Print exactly the part opening with the line containing "The FreeCAD and" and closing with the line containing "lights and camera", with both of those lines included.

Records with modeling code
= = = = = = =
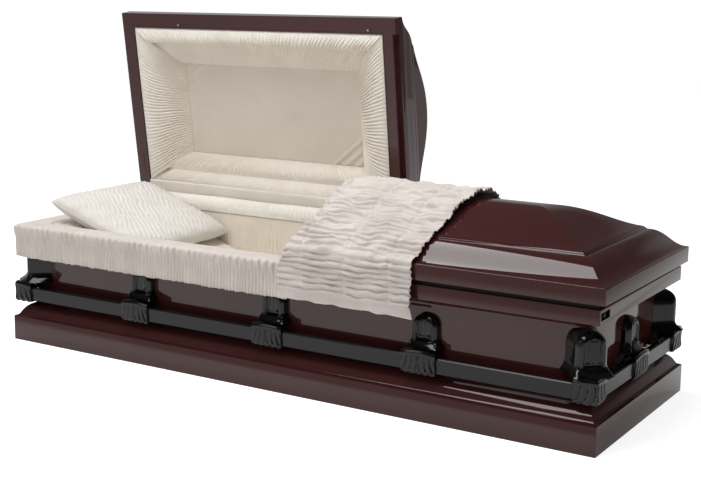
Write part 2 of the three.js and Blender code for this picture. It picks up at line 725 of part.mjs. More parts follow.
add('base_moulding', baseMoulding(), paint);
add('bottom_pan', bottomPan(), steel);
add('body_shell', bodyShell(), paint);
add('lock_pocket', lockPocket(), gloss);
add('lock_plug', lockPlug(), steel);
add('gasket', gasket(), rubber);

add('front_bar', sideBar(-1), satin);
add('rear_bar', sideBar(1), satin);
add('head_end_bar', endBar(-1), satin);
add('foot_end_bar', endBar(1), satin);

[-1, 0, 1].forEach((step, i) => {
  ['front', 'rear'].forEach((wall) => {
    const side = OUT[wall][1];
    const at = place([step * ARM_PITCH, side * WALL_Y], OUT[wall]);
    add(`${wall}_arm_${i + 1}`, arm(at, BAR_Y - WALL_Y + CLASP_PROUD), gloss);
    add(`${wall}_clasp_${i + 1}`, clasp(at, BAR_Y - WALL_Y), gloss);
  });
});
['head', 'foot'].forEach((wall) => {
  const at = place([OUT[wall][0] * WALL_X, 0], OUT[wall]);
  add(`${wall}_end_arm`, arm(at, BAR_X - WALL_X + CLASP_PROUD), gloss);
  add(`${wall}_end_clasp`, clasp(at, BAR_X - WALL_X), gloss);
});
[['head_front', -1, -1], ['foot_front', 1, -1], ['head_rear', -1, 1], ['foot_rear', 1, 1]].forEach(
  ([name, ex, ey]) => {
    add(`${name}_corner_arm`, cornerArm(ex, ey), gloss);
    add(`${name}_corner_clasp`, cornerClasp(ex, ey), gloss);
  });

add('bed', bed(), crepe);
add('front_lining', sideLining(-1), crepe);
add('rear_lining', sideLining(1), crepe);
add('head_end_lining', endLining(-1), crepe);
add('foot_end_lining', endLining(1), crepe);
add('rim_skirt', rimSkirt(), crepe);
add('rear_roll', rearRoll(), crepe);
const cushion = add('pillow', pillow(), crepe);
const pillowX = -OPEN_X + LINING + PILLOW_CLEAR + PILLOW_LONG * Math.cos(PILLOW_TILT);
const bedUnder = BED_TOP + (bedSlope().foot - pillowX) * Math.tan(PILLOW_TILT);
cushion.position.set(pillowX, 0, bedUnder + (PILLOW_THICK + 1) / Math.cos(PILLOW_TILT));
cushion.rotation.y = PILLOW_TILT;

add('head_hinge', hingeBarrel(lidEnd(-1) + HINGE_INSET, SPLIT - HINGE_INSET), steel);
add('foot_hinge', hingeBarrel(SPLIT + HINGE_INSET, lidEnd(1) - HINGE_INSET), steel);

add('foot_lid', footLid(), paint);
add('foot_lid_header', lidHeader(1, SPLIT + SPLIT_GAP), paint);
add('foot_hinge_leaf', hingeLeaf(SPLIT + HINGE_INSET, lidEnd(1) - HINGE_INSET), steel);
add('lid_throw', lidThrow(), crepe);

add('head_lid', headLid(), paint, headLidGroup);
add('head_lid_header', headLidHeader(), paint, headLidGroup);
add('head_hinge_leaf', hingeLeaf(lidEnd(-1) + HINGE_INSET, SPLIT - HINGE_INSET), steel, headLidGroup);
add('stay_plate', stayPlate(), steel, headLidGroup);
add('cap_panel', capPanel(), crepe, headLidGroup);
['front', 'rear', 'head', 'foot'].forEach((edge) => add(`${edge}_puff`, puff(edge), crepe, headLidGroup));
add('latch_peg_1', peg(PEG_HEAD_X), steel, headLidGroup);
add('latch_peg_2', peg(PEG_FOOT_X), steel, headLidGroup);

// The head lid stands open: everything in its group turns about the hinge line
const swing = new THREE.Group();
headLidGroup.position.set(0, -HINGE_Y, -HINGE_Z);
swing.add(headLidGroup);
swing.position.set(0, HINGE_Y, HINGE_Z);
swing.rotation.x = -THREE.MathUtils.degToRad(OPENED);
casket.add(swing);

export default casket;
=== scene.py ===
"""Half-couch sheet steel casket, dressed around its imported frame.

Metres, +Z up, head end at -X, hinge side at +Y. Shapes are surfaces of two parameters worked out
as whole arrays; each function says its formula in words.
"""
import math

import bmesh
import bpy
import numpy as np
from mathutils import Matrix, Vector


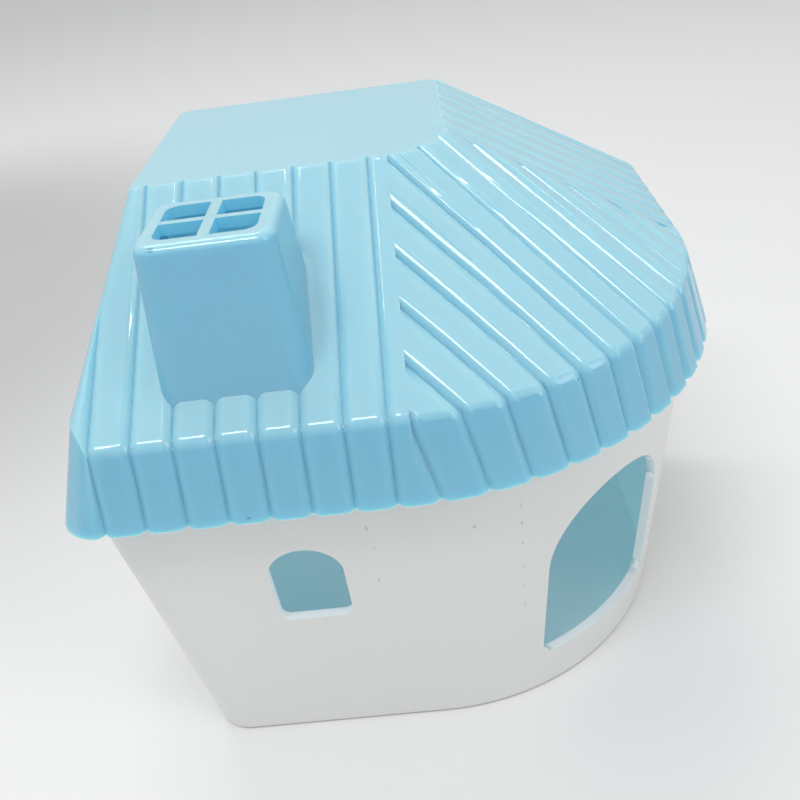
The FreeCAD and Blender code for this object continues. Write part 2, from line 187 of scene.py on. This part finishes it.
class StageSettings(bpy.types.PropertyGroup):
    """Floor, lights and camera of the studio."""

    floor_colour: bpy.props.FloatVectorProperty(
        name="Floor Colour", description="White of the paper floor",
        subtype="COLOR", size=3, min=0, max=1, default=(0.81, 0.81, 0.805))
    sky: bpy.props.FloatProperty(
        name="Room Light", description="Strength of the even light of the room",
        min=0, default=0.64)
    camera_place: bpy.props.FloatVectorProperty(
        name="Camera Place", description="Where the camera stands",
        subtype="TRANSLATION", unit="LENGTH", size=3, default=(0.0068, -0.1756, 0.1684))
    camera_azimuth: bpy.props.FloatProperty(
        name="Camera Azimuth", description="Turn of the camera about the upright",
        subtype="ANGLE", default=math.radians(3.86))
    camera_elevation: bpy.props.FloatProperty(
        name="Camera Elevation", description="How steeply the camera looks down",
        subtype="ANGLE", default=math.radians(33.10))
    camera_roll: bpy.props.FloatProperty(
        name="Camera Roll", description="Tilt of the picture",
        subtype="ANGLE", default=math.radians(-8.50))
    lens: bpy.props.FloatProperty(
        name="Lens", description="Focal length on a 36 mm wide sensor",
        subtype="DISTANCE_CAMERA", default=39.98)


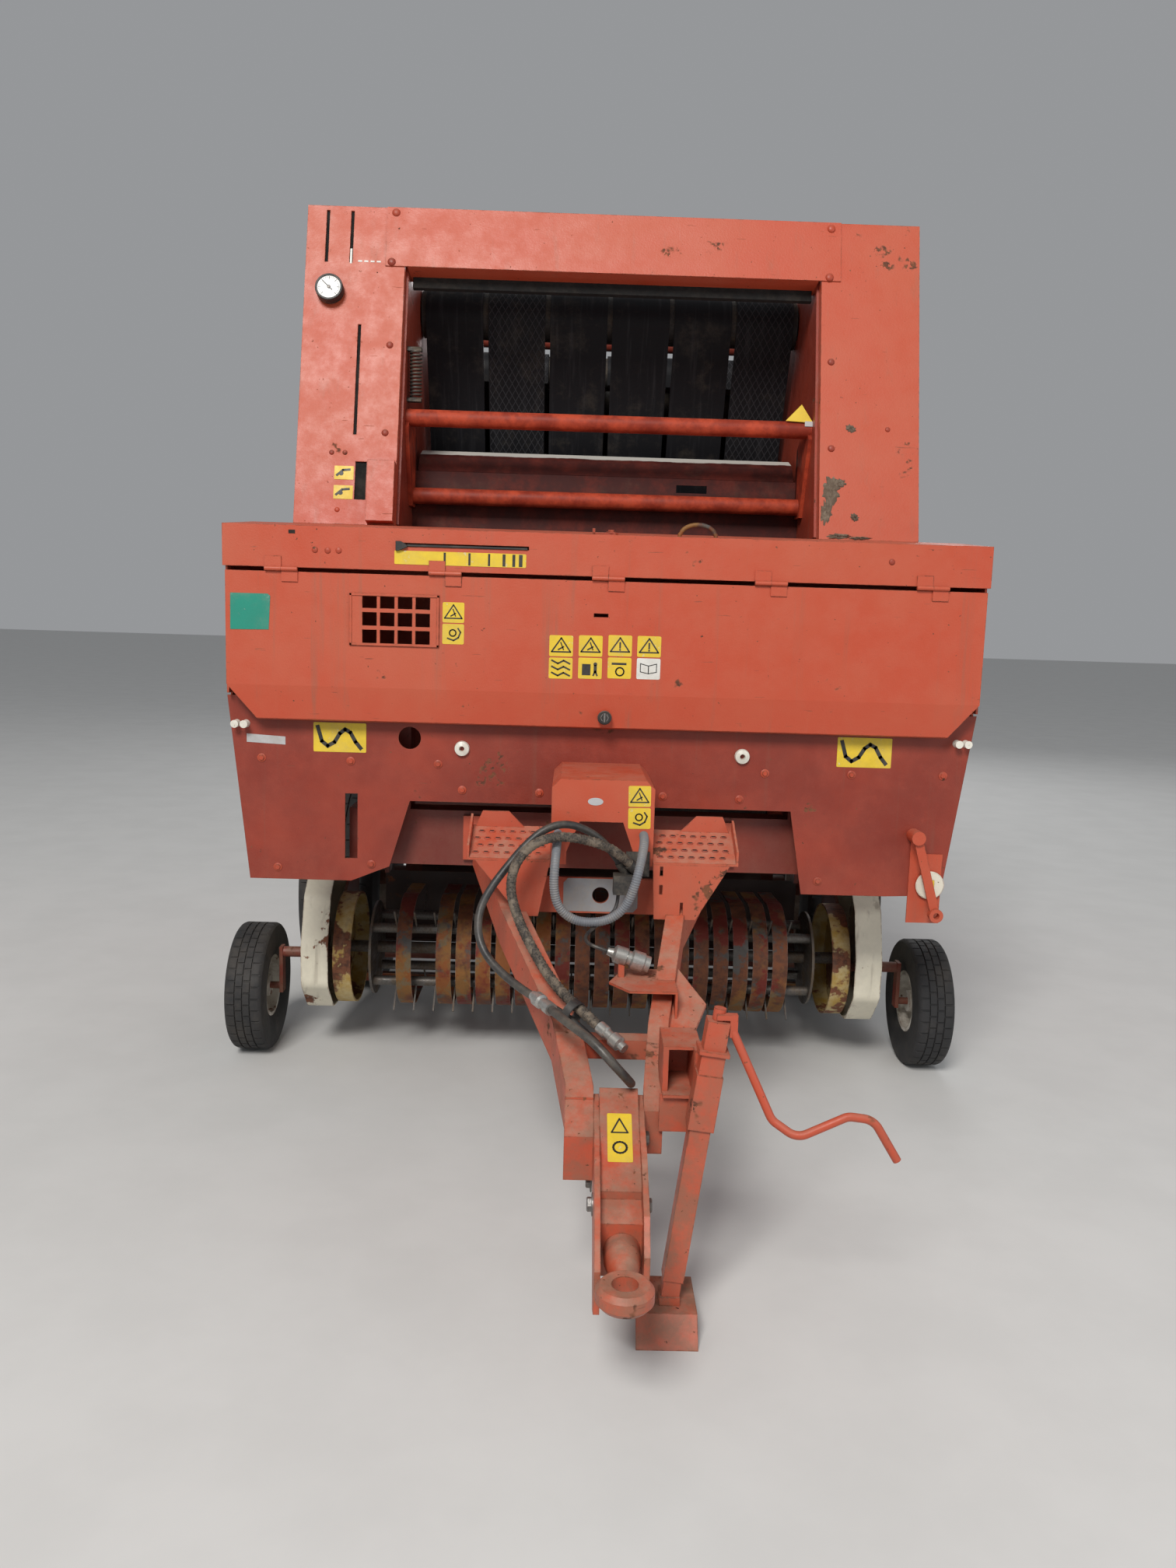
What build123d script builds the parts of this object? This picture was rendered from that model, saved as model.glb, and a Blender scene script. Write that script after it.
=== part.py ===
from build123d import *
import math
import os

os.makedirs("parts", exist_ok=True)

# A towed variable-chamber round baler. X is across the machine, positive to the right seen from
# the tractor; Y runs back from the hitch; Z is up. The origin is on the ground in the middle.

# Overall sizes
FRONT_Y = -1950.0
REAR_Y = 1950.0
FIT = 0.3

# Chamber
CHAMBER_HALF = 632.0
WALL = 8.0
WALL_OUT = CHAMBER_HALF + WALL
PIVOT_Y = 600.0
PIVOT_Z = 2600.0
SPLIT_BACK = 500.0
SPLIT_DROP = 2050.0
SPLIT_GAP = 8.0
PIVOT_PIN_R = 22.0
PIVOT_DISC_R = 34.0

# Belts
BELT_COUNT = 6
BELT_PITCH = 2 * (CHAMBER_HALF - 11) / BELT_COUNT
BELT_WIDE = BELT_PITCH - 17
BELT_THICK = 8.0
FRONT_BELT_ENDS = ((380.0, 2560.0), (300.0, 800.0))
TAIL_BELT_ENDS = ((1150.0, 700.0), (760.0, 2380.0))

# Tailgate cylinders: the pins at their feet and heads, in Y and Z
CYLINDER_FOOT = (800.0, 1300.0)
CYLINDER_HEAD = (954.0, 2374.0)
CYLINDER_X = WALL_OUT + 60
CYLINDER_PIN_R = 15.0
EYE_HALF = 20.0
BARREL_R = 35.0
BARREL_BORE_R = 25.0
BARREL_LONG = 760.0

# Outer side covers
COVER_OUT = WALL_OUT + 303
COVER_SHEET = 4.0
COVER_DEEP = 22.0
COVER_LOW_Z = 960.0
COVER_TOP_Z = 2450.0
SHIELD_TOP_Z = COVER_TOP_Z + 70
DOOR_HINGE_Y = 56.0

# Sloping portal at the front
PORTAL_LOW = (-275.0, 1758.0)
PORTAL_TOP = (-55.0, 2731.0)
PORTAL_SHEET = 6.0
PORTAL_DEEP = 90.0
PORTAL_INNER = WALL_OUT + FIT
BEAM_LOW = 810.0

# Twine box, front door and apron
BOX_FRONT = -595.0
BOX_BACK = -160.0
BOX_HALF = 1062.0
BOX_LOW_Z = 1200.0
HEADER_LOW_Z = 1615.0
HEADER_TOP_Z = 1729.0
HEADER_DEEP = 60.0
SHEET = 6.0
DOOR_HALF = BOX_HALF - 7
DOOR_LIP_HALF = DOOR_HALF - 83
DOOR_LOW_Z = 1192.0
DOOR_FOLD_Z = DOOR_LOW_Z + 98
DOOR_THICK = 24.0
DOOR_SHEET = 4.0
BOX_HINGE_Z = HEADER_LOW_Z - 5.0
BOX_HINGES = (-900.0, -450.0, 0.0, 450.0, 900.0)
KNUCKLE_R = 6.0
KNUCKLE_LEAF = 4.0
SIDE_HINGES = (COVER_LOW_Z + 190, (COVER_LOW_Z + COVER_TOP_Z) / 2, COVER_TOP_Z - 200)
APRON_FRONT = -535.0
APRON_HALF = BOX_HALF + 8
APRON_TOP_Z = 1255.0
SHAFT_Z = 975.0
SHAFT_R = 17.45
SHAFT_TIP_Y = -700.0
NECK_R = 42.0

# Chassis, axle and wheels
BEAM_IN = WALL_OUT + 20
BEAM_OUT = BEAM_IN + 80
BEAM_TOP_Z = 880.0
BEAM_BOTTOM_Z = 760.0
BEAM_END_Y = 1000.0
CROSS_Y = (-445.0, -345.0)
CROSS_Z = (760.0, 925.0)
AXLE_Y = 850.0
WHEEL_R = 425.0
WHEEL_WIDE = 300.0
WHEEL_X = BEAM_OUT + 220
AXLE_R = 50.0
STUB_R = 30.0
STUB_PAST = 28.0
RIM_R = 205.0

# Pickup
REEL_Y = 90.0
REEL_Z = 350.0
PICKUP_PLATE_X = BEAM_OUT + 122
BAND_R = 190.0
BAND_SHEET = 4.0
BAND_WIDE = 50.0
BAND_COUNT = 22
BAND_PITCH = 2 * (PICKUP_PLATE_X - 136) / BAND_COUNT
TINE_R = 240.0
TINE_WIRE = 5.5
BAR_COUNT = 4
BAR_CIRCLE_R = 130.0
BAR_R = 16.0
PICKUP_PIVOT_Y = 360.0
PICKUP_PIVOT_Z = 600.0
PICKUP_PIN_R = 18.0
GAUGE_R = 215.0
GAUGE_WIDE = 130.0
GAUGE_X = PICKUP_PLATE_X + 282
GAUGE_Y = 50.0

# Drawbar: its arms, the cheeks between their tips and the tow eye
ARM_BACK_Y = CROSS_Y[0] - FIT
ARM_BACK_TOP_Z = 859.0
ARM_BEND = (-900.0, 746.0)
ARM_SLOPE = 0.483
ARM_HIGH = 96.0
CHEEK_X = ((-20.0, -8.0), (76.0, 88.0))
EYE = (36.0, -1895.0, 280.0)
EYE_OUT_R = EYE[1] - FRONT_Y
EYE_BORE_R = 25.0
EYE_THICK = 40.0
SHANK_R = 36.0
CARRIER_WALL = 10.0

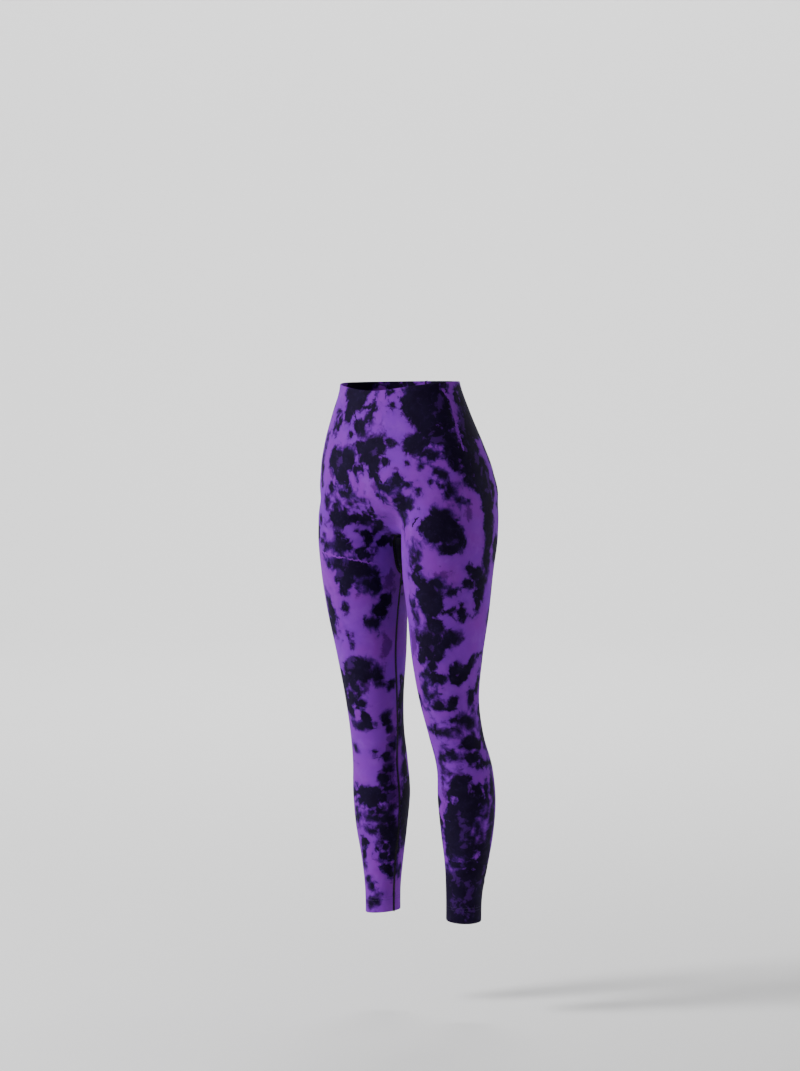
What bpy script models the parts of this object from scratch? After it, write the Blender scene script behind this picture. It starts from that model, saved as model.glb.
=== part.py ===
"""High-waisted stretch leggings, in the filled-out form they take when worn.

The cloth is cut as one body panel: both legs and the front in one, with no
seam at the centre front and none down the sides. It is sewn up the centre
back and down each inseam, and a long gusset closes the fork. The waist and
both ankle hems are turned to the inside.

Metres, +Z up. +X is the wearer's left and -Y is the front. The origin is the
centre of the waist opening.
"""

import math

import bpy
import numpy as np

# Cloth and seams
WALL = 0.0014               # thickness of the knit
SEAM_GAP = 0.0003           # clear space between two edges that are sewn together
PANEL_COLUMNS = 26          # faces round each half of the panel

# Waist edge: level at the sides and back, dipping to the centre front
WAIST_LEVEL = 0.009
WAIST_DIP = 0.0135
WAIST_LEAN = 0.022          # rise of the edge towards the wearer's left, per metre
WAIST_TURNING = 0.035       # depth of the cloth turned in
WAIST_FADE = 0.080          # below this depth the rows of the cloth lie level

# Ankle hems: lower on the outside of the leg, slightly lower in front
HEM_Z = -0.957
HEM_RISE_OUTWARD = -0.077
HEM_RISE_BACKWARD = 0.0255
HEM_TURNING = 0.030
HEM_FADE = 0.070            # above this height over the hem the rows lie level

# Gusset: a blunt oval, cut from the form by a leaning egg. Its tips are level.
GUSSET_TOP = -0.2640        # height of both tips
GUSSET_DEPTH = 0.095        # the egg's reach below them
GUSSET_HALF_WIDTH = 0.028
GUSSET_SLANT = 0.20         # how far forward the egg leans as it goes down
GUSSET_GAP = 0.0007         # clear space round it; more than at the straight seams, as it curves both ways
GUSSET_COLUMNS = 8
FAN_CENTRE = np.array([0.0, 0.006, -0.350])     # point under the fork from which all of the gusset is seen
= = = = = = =
# Reply:
The FreeCAD and Blender code for this object continues. Write part 2, from line 187 of scene.py on. This part finishes it.
class StageSettings(bpy.types.PropertyGroup):
    """Floor, lights and camera of the studio."""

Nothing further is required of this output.